For every line in the records that has the word "object", make a copy.

++++ MATERIAL TO PROCESS ++++

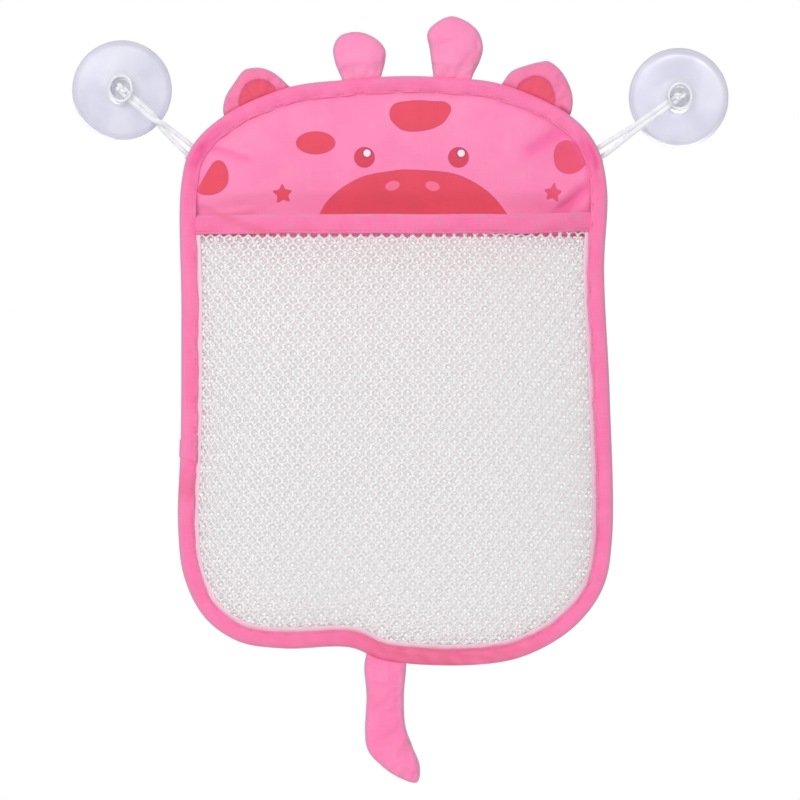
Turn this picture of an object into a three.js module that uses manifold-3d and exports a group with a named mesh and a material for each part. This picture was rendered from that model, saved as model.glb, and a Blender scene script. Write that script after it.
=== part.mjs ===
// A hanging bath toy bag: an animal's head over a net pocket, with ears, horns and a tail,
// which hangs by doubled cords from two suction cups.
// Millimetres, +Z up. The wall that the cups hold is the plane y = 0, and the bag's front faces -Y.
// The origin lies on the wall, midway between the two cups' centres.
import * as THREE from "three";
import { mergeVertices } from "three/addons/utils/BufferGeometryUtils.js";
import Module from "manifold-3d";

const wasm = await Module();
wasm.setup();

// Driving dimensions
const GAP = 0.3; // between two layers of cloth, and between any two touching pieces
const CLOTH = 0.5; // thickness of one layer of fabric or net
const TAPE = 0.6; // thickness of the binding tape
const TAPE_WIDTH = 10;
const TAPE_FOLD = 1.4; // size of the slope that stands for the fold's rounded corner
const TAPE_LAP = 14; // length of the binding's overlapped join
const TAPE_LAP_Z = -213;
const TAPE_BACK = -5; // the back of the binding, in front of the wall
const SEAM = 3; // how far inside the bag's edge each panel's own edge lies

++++
++++ MATERIAL TO PROCESS ++++

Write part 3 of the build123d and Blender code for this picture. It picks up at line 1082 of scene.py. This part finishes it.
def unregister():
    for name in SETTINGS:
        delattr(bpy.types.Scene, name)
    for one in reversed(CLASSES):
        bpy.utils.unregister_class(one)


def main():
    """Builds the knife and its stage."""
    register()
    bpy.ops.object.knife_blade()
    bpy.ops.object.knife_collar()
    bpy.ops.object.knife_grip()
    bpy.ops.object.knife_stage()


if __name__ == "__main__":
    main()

++++

> [FINISHED TASK]:
Turn this picture of an object into a three.js module that uses manifold-3d and exports a group with a named mesh and a material for each part. This picture was rendered from that model, saved as model.glb, and a Blender scene script. Write that script after it.
    bpy.ops.object.knife_blade()
    bpy.ops.object.knife_collar()
    bpy.ops.object.knife_grip()
    bpy.ops.object.knife_stage()